What does that mean for the average person? With large truck usage accounting for 19 percent of the overall fuel consumption, this translates into 39 billion gallons of diesel each year needed. Numbers like this really dig into the fuel supply.

So engineers are looking at ways to make trucks more aerodynamic so that they have less drag and therefore better gas mileage. To date, engineers at the Georgia Tech Research Institute have discovered that retrofitting the back of the truck cab with small rounded panels and using a system that blows compressed air to redirect airflow over the back of the trailer, can reduce drag by up to 32 percent and fuel economy by 11 to 12 percent. This adds up to savings of 2.4 billion gallons of diesel a year.

With numbers like this, the U.S. Department of Energy has been behind the project and has been so since the late 1990s. Initial tests used simple scale model tractor-trailers in a GTRI’s low-speed wind tunnel. Results seemed good until full-scale trucks were used and this is when the results fell short of expectations. Researchers then went back to their wind tunnel with another truck design.

After rolling edges on the body of the truck’s trailer along with a few other modifications, tractor-trailers were tested again by running them through several different 45-mile runs around a 7.5-mile oval at highway speeds of 65 and 75 miles per hour. To make sure the modifications worked, a control truck that did not have the aerodynamic improvements or pneumatic control system as a modified truck was operated under the same conditions. Comparisons were made and sure enough, the engineering worked.

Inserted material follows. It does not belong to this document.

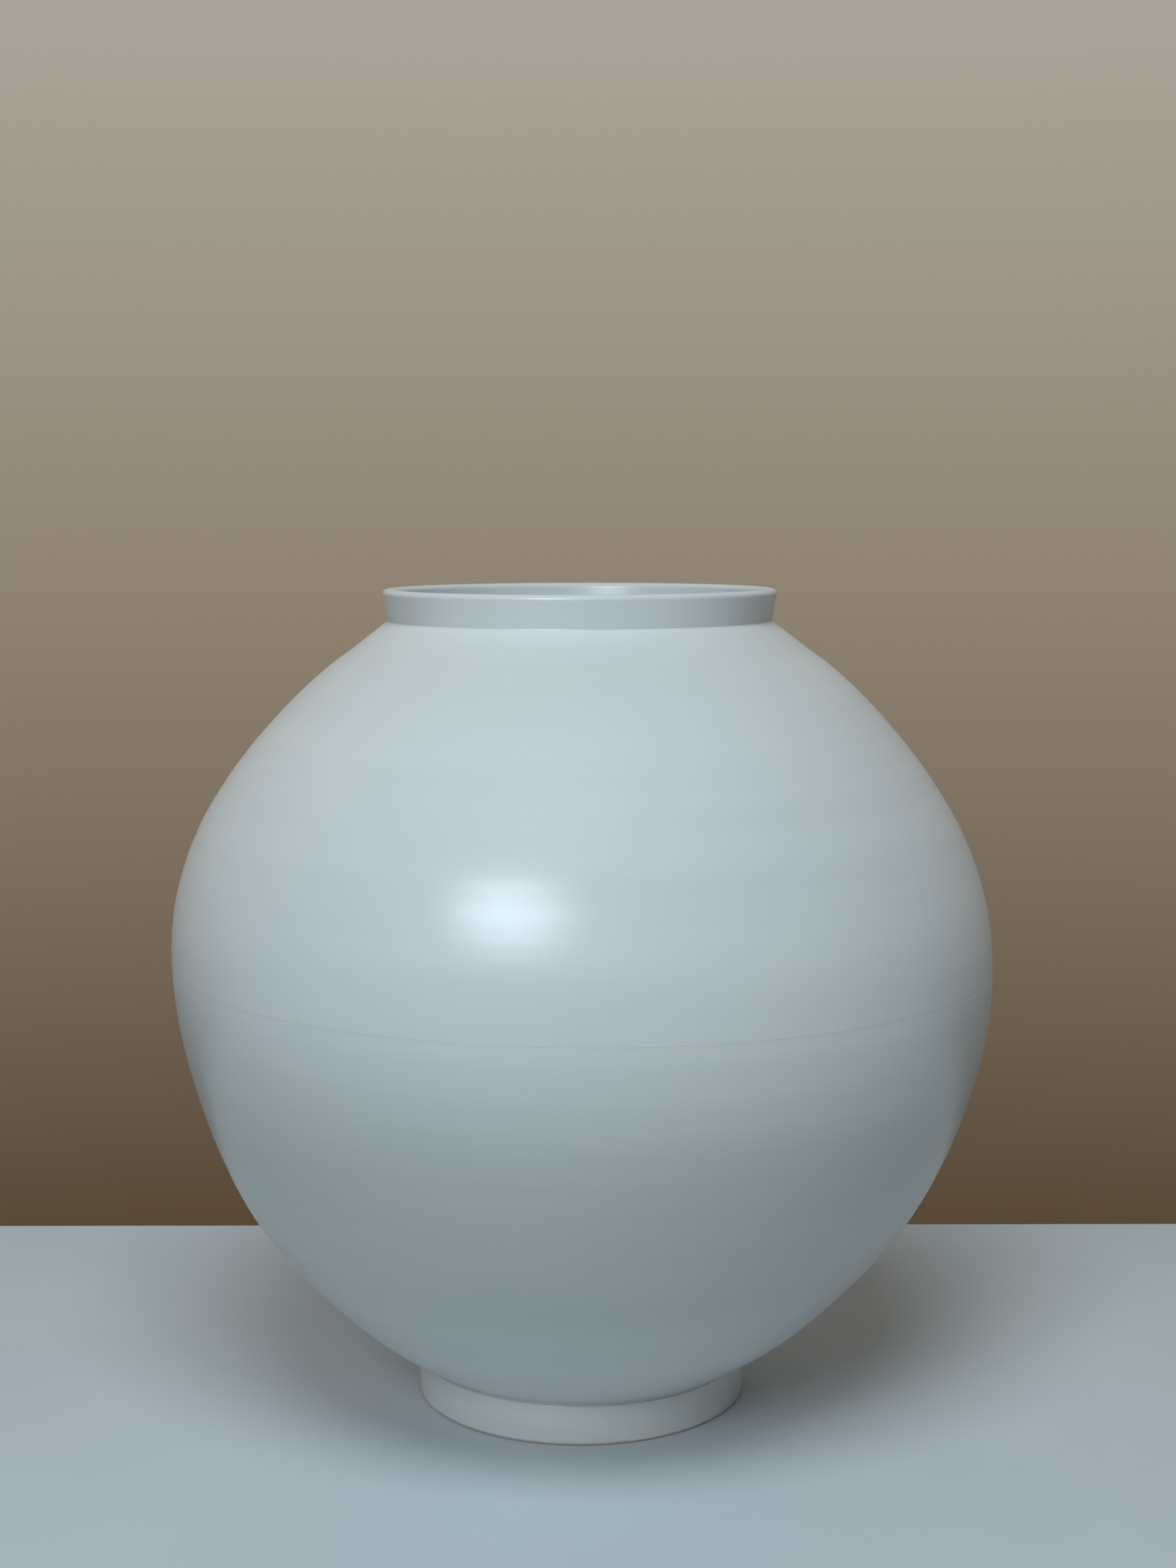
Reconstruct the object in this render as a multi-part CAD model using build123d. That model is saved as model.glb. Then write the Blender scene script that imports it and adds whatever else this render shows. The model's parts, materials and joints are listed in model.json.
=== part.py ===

Another added benefit discovered during testing was that the differential blowing unit improved control of trailers in crosswinds by helping compensate for the wind direction.

So why isn’t every new large truck being made modified with the new design? Before the new pneumatic control system can be widely used, researchers will have to choose the best source of compressed air for the blowing system. Options include a diesel-powered motor installed in the trailer like current refrigeration units, bleeding pressurized air from the truck’s supercharger, or a simple chain drive to turn air blowers from the trailer’s wheels. Aerodynamic drag becomes dominant only at higher speeds, so the blowing would be turned off when the trucks were idling or operating at low speeds.

The addition of air blowers will require more power, therefore, researchers have to balance out the units additional pull with the savings. The final issue researchers are testing is the protection of the pneumatic surfaces from damage during docking.

Once researchers have finalized their studies, we may see a whole new fleet of big trucks on the road that get more miles per gallon, a reduction in carbon emissions and are more easily controlled when it is windy.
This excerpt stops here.